I’m starting to think Alex Garland wanted to see how close he could get to writing a zombie movie without any zombies in it. When the screenwriter recently re-teamed with director Danny Boyle to check in on the dystopian nightmare they created in the 2002 film 28 Days Later, they seemed least interested in the scenes of the decaying undead tearing into human beings like famished frat boys in the sports bar on twenty-five-cents wings night. They still included those sorts of scenes in that follow-up, 28 Years Later, but their dark hearts clearly weren’t in it. Now, around six months later (since tracking time is one of the things we do with these films), that revival has spawned a quick sequel that strays even further away from zombie chaos. It’s all the better for that choice.

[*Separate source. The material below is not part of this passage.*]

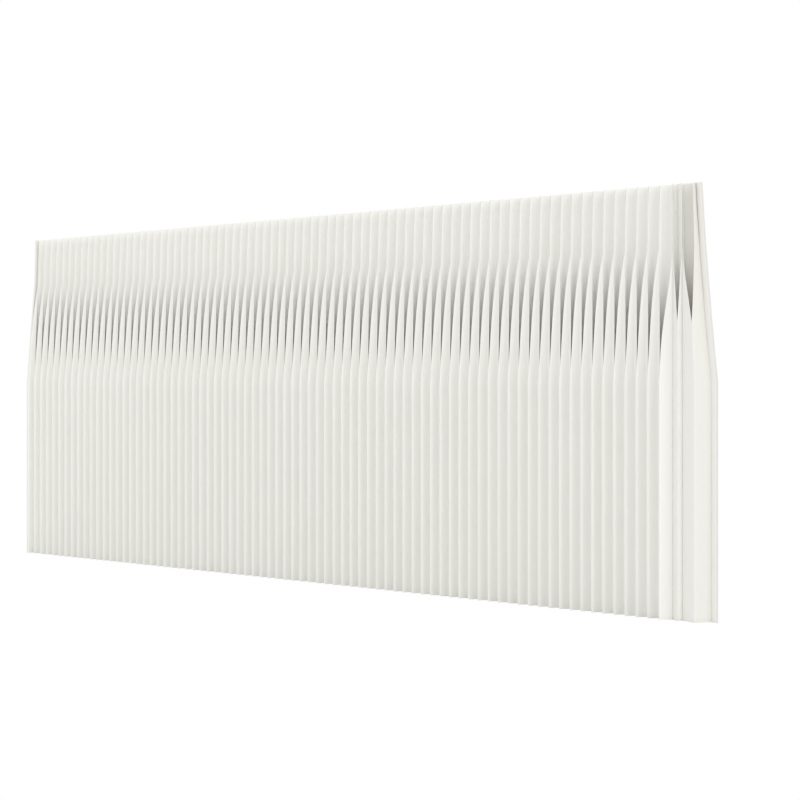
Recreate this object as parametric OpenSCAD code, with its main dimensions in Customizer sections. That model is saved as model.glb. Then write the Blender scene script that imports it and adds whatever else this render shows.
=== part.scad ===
// Free-standing pleated screen: an expandable honeycomb of tall paper sheets.
// X runs along the length, Y from the front ridges to the back, Z up.
// The origin is on the floor, under the middle of the screen's box.

/* [Screen] */
// Height of the sheets
screen_height = 1800; // [1600:10:2400]
// Depth from the front ridges to the back ridges
screen_depth = 430; // [400:5:520]
// Distance between neighbouring front ridges
pitch = 58.9; // [50:0.1:66]
// Half cells from front to back
half_cells = 9; // [7:1:11]

/* [Profile] */
// Height of the knee, where the faces start to lean in
knee_height = 980; // [700:10:1100]
// Height of the shoulder, where the lean eases
shoulder_height = 1540; // [1300:10:1580]
// How far each face has leaned in at the shoulder
shoulder_inset = 48; // [30:1:52]
// How far each face has leaned in at the top
top_inset = 56; // [53:1:90]

/* [Paper] */
// Thickness of the paper
paper = 0.3; // [0.2:0.05:0.6]
// Gap left for the glue between two sheets
glue = 0.1; // [0.05:0.05:0.2]
// Width of the upright strips that are glued
strip_width = 6; // [4:1:12]

/* [Fold] */
// Place of a valley between its two ridges, as a share of the pitch
valley_place = 0.42; // [0.35:0.01:0.6]
// How long a sheet runs straight back before it turns right; 1 is a flat sheet
bow_right = 3.6; // [1:0.1:4]
// How long a sheet runs straight back before it turns left; 1 is a flat sheet
bow_left = 1.1; // [1:0.1:2]

/* [Ends] */
// Thickness of the stiff panel at the left end
panel_thickness = 12; // [6:1:20]
// Thickness of the closing sheet at the right end
end_sheet = 1.2; // [0.8:0.1:3]
// How far the last ridge stands out from the last regular one
fan_reach = 247; // [240:1:260]
// Spacing of the fanned sheets where they are pressed together at the back
fan_back_spacing = 1.5; // [1.2:0.1:3]
// How far the fanned sheets have curled to the side when they start back
fan_curl = 0.3; // [0.25:0.01:0.45]

/* [Hidden] */
// Regular ridges, and how many of them one module takes
ridge_count = 77;
ridges_per_module = 3;
joint_count = floor((ridge_count - 1) / ridges_per_module);
block_count = joint_count + 1;
// Straight pieces that each curved half cell is made of
curve_steps = 4;
step_depth = (screen_depth - strip_width) / half_cells;
half_depth = screen_depth / 2;
// From the middle of a glue line to the middle of the paper beside it
bond = (paper + glue) / 2;
// The same in the fan, where the sheets turn sharply
fan_bond = bond + paper;

// The screen's box at rest, and the first and last regular ridge in it
regular_length = (ridge_count - 1) * pitch;
panel_gap = glue / 2;
full_length = panel_thickness + panel_gap + regular_length + fan_reach;
left_end = -full_length / 2;
first_ridge = left_end + panel_thickness + panel_gap;
last_ridge = first_ridge + regular_length;

// Front points of the fan, from the last regular ridge to the last one: how far out along the
// screen, as a share of the reach, and how far back
FAN_OUT = [0, 0.157, 0.28, 0.34, 0.634, 0.73, 1];
FAN_BACK = [0, 38, 34, 49, 26, 115, 75];
fan_sheets = len(FAN_OUT) - 1;
// Where the fanned sheets' curves turn towards the back, as a share of the depth
fan_turn = 0.5;
// How much the fan's last edges lean to the side for each millimetre that the faces lean in
fan_lean = 1.3;

blue_white = [0.95, 0.95, 0.93];
warm_white = [0.93, 0.92, 0.88];

function two_digits(n) = n < 10 ? str("0", n) : str(n);
function block_name(n) = str("pleat_block_", two_digits(n));
function flex_name(n) = str("flex_pleats_", two_digits(n));
function fan_name(n) = str("fan_pleat_", two_digits(n));

// --- Shapes shared by all sheets -----------------------------------------

function mix(a, b, t) = a + (b - a) * t;

function strip_front(i) = i * step_depth;

// The fold from front to back: [0 where it starts from a ridge line or 1 from a valley line, how
// far on it is towards the other line, depth], with a flat strip at each glue line
FOLD = [
    for (i = [0:half_cells])
        let (here = i % 2, curve = step_depth - strip_width)
        each concat(
            [[here, 0, strip_front(i)], [here, 0, strip_front(i) + strip_width]],
            i == half_cells ? [] : [
                for (m = [1:curve_steps - 1])
                    let (t = m / curve_steps)
                    [here, t, strip_front(i) + strip_width + curve * t]
            ]
        )
];

// Share of the way from the ridge line to the valley line at a point of the fold, on the sheet to
// the right of a ridge, side 1, or to its left, side -1
function share(p, side) =
    let (to_the_right = (p[0] == 0) == (side > 0))
    mix(p[0], 1 - p[0], pow(p[1], to_the_right ? bow_right : bow_left));

// Unit normal of the piece of a line that ends at its point i
function normal_before(line, i) =
    let (run = line[max(i, 1)] - line[max(i, 1) - 1])
    [run[1], -run[0]] / norm(run);

// Mitred normal at a line's point i, one unit from the pieces on both sides of it
function across(line, i) =
    let (
        before = normal_before(line, i),
        after = normal_before(line, min(i + 1, len(line) - 1))
    )
    (before + after) / (1 + before * after);

// Plan of a thin sheet from its middle line
function thick_plan(line, thickness) = concat(
    [for (i = [0:len(line) - 1]) line[i] - across(line, i) * thickness / 2],
    [for (i = [len(line) - 1:-1:0]) line[i] + across(line, i) * thickness / 2]
);

// Side view of a sheet: upright to the knee, then leaning in on both faces
module face_profile() {
    rotate([90, 0, 90])
        linear_extrude(2 * full_length, center = true)
            polygon([
                [-half_depth, 0],
                [half_depth, 0],
                [half_depth, knee_height],
                [half_depth - shoulder_inset, shoulder_height],
                [half_depth - top_inset, screen_height],
                [-half_depth + top_inset, screen_height],
                [-half_depth + shoulder_inset, shoulder_height],
                [-half_depth, knee_height]
            ]);
}

module tall(plan) {
    linear_extrude(screen_height)
        translate([0, -half_depth])
            polygon(plan);
}

// --- Regular pleats ------------------------------------------------------

function ridge_x(k) = first_ridge + k * pitch;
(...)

28 Years Later: The Bone Temple picks up right where its predecessor left off. In a Britain cast into primitivism by nearly three decades of contending with a virus that causes the afflicted to turn mad and murderous, an orphaned lad named Spike (Alfie Williams) has come across fellow survivors who are even more terrifying. It’s a crew of roving thugs with matching outfits, a gang of droogs who’ve exchanged bowler hats and codpieces for shaggy blond wigs and tracksuits that evoke the look of Jimmy Savile, a BBC host who was a sexual predator. The despicable history of this particular public figure came to light after the events of the movie, so Garland is able to position the scandal as unknown within the narrative while adding a layer of added menace to the viewer. As a mean of survival, Spike reluctantly accepts his inclusion to the group after he prevails in a disturbing initiation ritual.

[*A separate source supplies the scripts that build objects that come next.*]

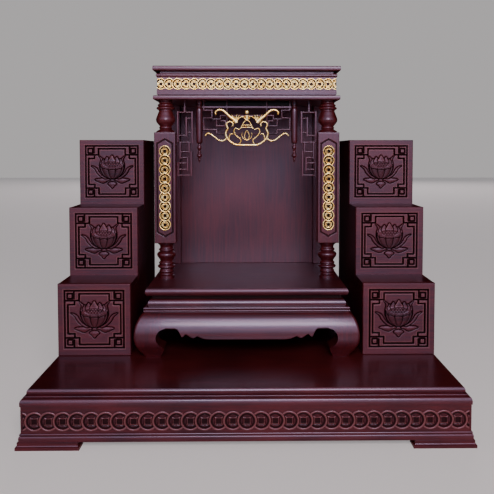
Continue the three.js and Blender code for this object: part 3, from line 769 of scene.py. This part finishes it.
def pod_relief(x, z, height):
    """The pod's face: an ellipse with a raised lip, and seeds as small domes in staggered rows."""
    reach = np.hypot(x / POD_WIDE, (z - POD_MIDDLE) / POD_TALL)
    edge = (1 - reach) * POD_TALL
    body = 2.0 + 0.7 * step(0, 1.2, edge) - 1.3 * step(1.4, 2.6, edge)
    row = np.round((z - POD_MIDDLE) / SEED_ROW)
    shift = np.where(row % 2 == 0, 0, 0.5)
    column = np.round(x / SEED_COLUMN - shift) + shift
    seed = np.hypot((x - SEED_COLUMN * column) / 2.2, (z - POD_MIDDLE - SEED_ROW * row) / 1.45)
    seeds = 1.2 * np.sqrt(np.clip(1 - seed ** 2, 0, 1)) * (edge > 2.6)
    covered = edge > 0
    # Painted shade between the seeds.
    dark = step(1.0, 1.25, seed) * (edge > 2.4) * 0.7
    return np.where(covered, body + seeds, height), np.where(covered, dark, 0)


def deeper(tone, hollow):
    """Hollows laid over a tone: the deeper of the two where there is a hollow at all."""
    return np.where(hollow > 0, np.maximum(tone, hollow), tone)


def lotus_relief(x, z):
    """The flower's height over the field, painted part over part, with painted shade in its hollows and
    painted highlights on its edges.
    """
    height, dark = np.zeros(x.shape), np.zeros(x.shape)
    for keys, foot, swell, width in LOTUS:
        outline = curve(keys, True)
        for side in (1, -1) if outline[:, 0].mean() > 0.5 else (1,):
            d = inside_distance(side * x, z, outline)
            fall = 1 - np.clip(d / width, 0, 1)
            body = foot + swell * np.sqrt(np.clip(1 - fall ** 2, 0, 1))
            vein = 0.35 * (1 - step(0.2, 0.8, np.abs(d - 0.55 * width)))
            groove = 1 - step(0.4, 1.9, np.abs(d + 0.6))
            height = np.where(d > 0, body - vein, height - groove)
            # A painted highlight along each part's edge, and painted shade in the groove round it.
            dark = np.where(d > 0, -0.8 * (1 - step(0.4, 2.2, d)), np.maximum(dark, groove))
    height, globe_dark = globe_relief(x, z, height)
    reach = globe_reach(x, z)
    # Painted shade in the groove round the globe's lower outline.
    outline = 1 - step(0.5, 2.3, np.abs((reach - 1) * GLOBE_EDGE))
    dark = np.where(z < GLOBE_BARE, deeper(dark * (reach > 1), outline), dark)
    height, pod_dark = pod_relief(x, z, height)
    return height, deeper(deeper(dark, globe_dark), pod_dark)


def eased(distance, radius=1.3):
    """How far an eased edge falls back, as a quarter circle, by distance from that edge."""
    inward = np.clip(radius - distance, 0, radius)
    return radius - np.sqrt(radius ** 2 - inward ** 2)


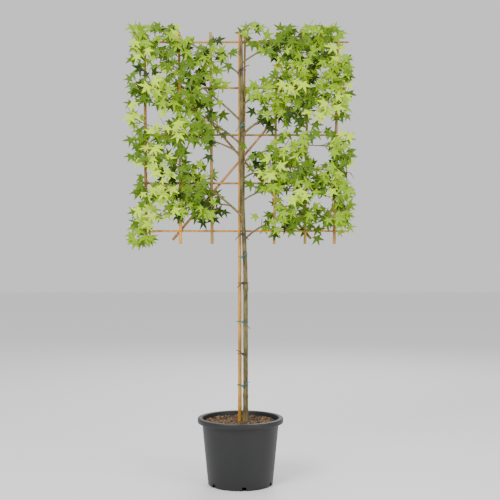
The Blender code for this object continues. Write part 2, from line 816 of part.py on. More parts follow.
def main():
    pot = make_pot()
    soil = make_soil()
    smooth(pot)
    smooth(soil)
    solids = make_frame()
    solids.append(tube("stake", *stake_line(), parts, "bamboo", sides=8))
    solids.append(tube("trunk", *trunk_line(), parts, "bark", sides=10))
    cutters = {}
    solids += [make_bough(name, cutters) for name in LIMBS]
    solids += [make_tie(f"tie_{i + 1}", height) for i, height in enumerate(TIE_HEIGHTS)]
    taken = Taken()
    for obj in solids:
        taken.add(obj.name, obj)
    stems = {name: stem_points(name) for name in [*LIMBS, "leader"]}
    for name, stem in stems.items():
        body = as_mesh(tube("space", stem, stem_radii(name, len(stem)), guides, sides=3))
        taken.add(name + "_wood", body)
        remove_object(body)
    for name in stems:
        _, count = grow_mass(name, taken, stems)
        print(f"foliage_{name}: {count} leaves")


clear_scene()
parts = collection(OBJECT)
guides = collection("guides", hidden=True)
main()
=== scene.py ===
"""Finishes the pleached sweetgum: its leaves, bark, bamboo, ties, pot and compost."""

import json
import math
import random
from collections import namedtuple

import bmesh
import bpy
from mathutils import Matrix, Vector, kdtree, noise

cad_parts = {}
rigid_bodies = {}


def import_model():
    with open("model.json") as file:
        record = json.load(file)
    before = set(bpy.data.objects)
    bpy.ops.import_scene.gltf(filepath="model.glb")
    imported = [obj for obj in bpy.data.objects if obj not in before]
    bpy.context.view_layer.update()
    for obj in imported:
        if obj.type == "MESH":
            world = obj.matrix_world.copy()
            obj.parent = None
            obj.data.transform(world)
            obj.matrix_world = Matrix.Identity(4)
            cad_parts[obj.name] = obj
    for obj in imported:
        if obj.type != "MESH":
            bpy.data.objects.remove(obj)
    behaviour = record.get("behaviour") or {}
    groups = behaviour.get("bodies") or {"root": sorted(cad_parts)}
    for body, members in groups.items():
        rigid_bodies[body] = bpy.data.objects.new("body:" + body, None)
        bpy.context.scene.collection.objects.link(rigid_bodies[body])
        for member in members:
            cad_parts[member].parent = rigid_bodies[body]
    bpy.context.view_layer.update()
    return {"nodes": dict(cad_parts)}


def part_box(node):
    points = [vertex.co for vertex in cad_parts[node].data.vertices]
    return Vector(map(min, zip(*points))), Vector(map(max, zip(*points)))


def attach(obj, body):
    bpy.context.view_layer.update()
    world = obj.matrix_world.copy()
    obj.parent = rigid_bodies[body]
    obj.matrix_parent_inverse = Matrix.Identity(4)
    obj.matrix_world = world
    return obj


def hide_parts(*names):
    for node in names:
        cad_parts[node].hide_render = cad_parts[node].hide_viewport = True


bl_info = {
    "name": "Pleached Sweetgum",
    "version": (1, 0, 0),
    "blender": (4, 5, 0),
    "location": "View3D > Sidebar > Sweetgum",
    "description": "Makes the finished surfaces of a pleached sweetgum in a nursery pot",
    "category": "Object",
}

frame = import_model()

CLEAR = 0.0003
UP = Vector((0, 0, 1))
ACROSS = Vector((0, 1, 0))
GOLDEN_TURN = math.radians(137.5)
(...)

The film also follows Dr. Ian Kelson (Ralph Fiennes), introduced in the preceding film, as he tends to his little corner of this damaged world. Fiennes is so strong in the role — heartfelt and vulnerable and oddly charismatic — that there’s a decent chance his story would be compelling if all he did was tend to his pile of skulls and wind down with Duran Duran records. Instead, he develops a drug-aided kinship with a hulking zombie that he nicknames Samson (Chi Lewis-Parry). It’s like a stoner-hang-out movie with a risk that one of the hazed-out buddies might chew the larynx out of the other one.

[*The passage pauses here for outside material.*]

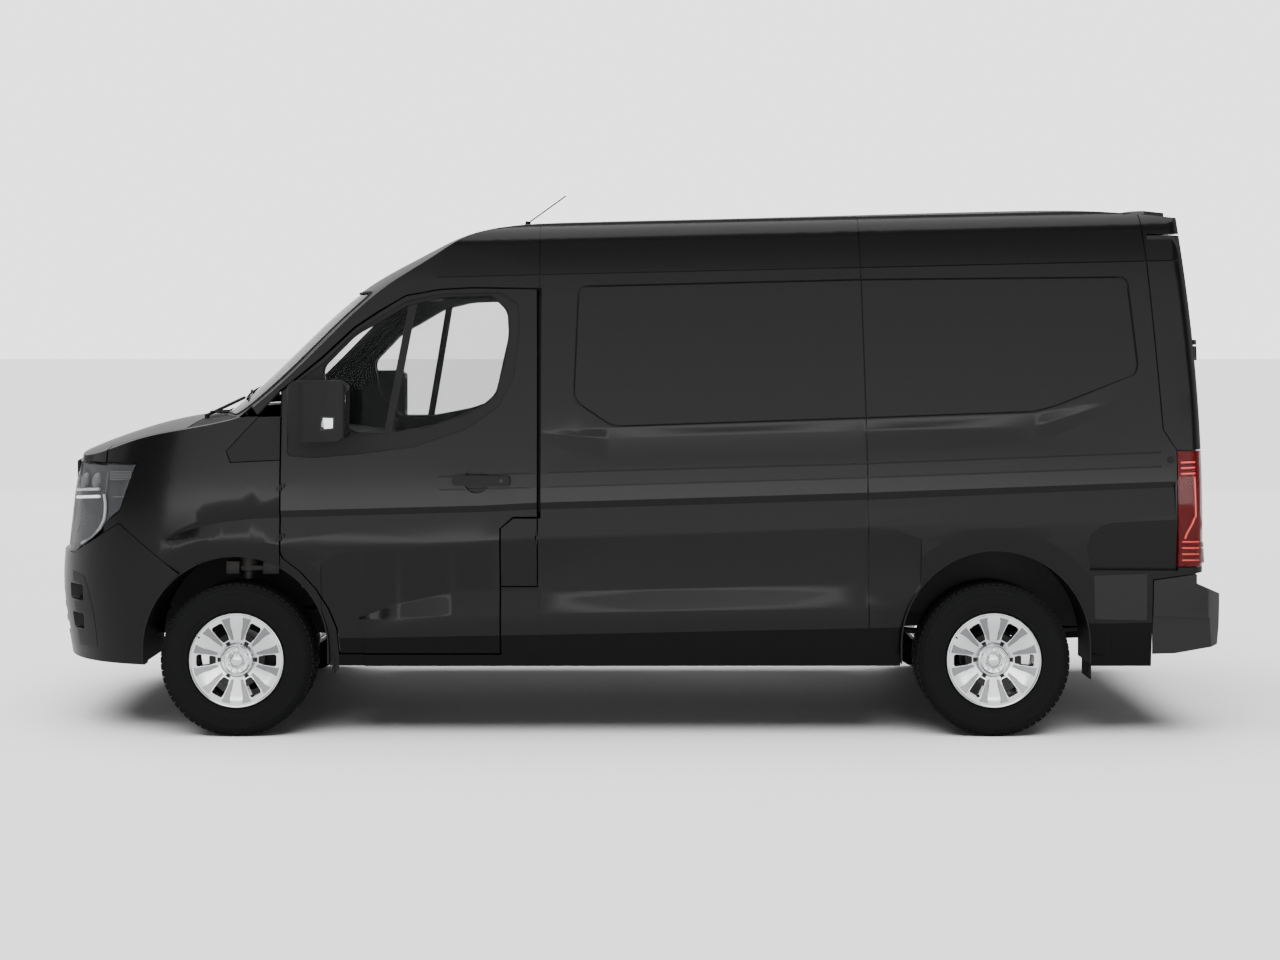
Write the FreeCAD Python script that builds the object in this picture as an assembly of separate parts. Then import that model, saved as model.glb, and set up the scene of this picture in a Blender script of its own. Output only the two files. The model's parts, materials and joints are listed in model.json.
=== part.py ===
import FreeCAD, Part
import math
import os
from FreeCAD import Vector as V

# Panel van. +X forward, +Y left, +Z up, millimetres, origin on the ground under the middle of the body.

# Overall layout
WHEELBASE = 3585.0
FRONT_AXLE_X = 1840.5
REAR_AXLE_X = FRONT_AXLE_X - WHEELBASE
SHUT_GAP = 8.0
SEAT_GAP = 0.3
FAR = 4000.0

# Wheels
TYRE_RADIUS = 362.0
TYRE_WIDTH = 230.0
TYRE_SHOULDER = 34.0
TYRE_SIDES = 60
WHEEL_Y = 885.0
RIM_RADIUS = 226.0
COVER_DISH = 26.0
PETALS = 6
HUB_BORE = 38.0
WHEEL_FACE_Y = 88.0

# Outer skin: half width against height amidships, nose and tail against height
HALF_WIDTH = [(100, 935), (400, 978), (700, 1002), (950, 1010), (1150, 1005), (1400, 986), (1800, 943), (2200, 886)]
NOSE_X = [(300, 2775), (500, 2812), (760, 2824.5), (1000, 2800), (1225, 2768), (1400, 2715), (1640, 2640)]
TAIL_X = [(300, -2742), (800, -2742), (1355, -2737), (1925, -2710), (2444, -2660), (2640, -2638)]
NOSE_START = 1633.0
NOSE_POWER = 3.5
NOSE_ROUND = 3.0
BUMPER_PROUD = 18.0
TAIL_CORNER = 60.0

# Centre line of roof, windscreen and bonnet: x, z, and how far each moves in x and z by CROWN_Y
CROWN_Y = 900.0
ROOF_LINE = [(-2990, 2452, 0, -40), (-2680, 2496, 0, -40), (-2340, 2528, 0, -42), (-1850, 2530, 0, -42),
             (-1172, 2512, 0, -42), (-400, 2491, 0, -42), (300, 2474, 0, -42), (620, 2450, -20, -38),
             (850, 2392, -80, -25), (1048, 2300, -150, -12), (1320, 2150, -200, 0), (1690, 1825, -200, 5),
             (2060, 1500, -200, 10)]
BONNET_LINE = [(2060, 1500, -200, 10), (2155, 1494, -90, -28), (2344, 1463, 0, -62), (2530, 1409, 0, -92),
               (2742, 1329, 0, -120), (2960, 1215, 0, -130)]
CROWN_STATIONS = [-1150, -575, 0, 575, 1150]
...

With the zombie attacks kept at a bare minimum, Garland’s story posits that humans are the real monsters. Zealotry and appeasement of bullies are more dangerous threats that any metaphysical condition that prompts mindless cannibalism. As the leader of the gang, Jack O’Connell finds the right balance of toxic charisma, pitiful need, and ruthless malevolence to help underline the point. This horror-movie thesis isn’t particularly novel, so Garland distinguishes it here by amping up the visceral cruelty, sometimes to the point where it’s borderline gratuitous.
The most significant strength of 28 Years Later: The Bone Temple is the directing by Nia DaCosta. Her approach is more focused and deliberate than Boyle’s kinetic cutting. That suits the material’s move from the immediate horrors of attack to the lingering, shell-shocked weariness of survival. DaCosta knows how tell a story visually, and she has impeccable timing that enhances scene after scene. Her control further enhances the sequences where she cuts loose, most notably a third-act showcase for Fiennes that involves his character dipping into the heavy metal section of his record library. In a film that could easily get by on brute force, DaCosta brings a sort of cinematic elegance.